### DATA SHOWN
◆ ◆ ◆ ◆

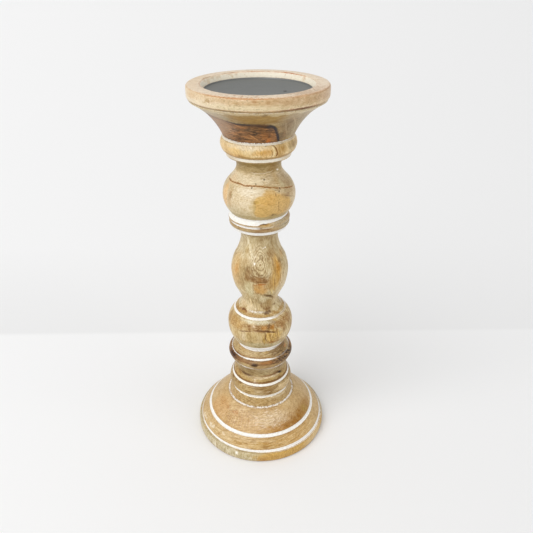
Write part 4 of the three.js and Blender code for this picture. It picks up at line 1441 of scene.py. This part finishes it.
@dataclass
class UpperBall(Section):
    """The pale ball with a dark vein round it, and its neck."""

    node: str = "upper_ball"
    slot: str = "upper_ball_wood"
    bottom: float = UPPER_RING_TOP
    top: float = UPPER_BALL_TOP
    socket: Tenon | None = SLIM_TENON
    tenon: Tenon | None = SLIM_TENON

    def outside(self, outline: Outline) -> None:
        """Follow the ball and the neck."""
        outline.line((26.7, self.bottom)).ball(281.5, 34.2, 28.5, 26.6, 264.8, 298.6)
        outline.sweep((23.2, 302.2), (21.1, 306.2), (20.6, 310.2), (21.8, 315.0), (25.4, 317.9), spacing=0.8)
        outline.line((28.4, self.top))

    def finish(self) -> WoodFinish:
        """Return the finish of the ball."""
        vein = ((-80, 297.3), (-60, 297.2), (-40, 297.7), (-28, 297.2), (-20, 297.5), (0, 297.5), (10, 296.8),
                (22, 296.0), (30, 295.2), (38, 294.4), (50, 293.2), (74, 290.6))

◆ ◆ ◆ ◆

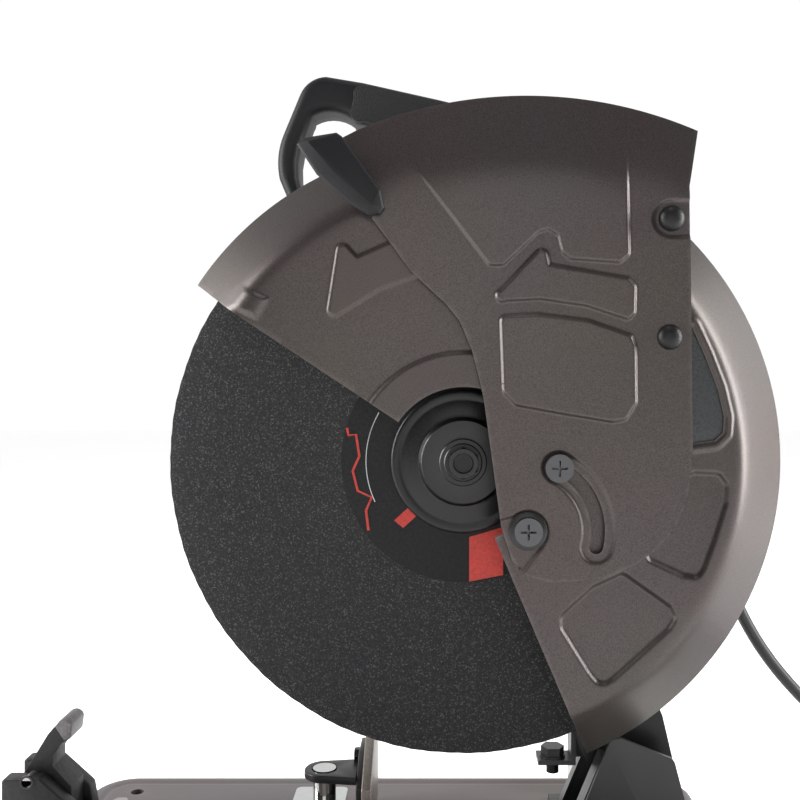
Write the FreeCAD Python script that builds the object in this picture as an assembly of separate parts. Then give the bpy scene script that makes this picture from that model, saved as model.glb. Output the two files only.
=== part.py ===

◆ ◆ ◆ ◆

### WRITTEN REQUEST
In the listing above, find the line with "Write part 4" and the line with "(22, 296.0), (30, 295.2), (38, 294.4), (50, 293.2), (74, 290.6))", then print exactly those lines and every line between them.

### RESULT
Write part 4 of the three.js and Blender code for this picture. It picks up at line 1441 of scene.py. This part finishes it.
@dataclass
class UpperBall(Section):
    """The pale ball with a dark vein round it, and its neck."""

    node: str = "upper_ball"
    slot: str = "upper_ball_wood"
    bottom: float = UPPER_RING_TOP
    top: float = UPPER_BALL_TOP
    socket: Tenon | None = SLIM_TENON
    tenon: Tenon | None = SLIM_TENON

    def outside(self, outline: Outline) -> None:
        """Follow the ball and the neck."""
        outline.line((26.7, self.bottom)).ball(281.5, 34.2, 28.5, 26.6, 264.8, 298.6)
        outline.sweep((23.2, 302.2), (21.1, 306.2), (20.6, 310.2), (21.8, 315.0), (25.4, 317.9), spacing=0.8)
        outline.line((28.4, self.top))

    def finish(self) -> WoodFinish:
        """Return the finish of the ball."""
        vein = ((-80, 297.3), (-60, 297.2), (-40, 297.7), (-28, 297.2), (-20, 297.5), (0, 297.5), (10, 296.8),
                (22, 296.0), (30, 295.2), (38, 294.4), (50, 293.2), (74, 290.6))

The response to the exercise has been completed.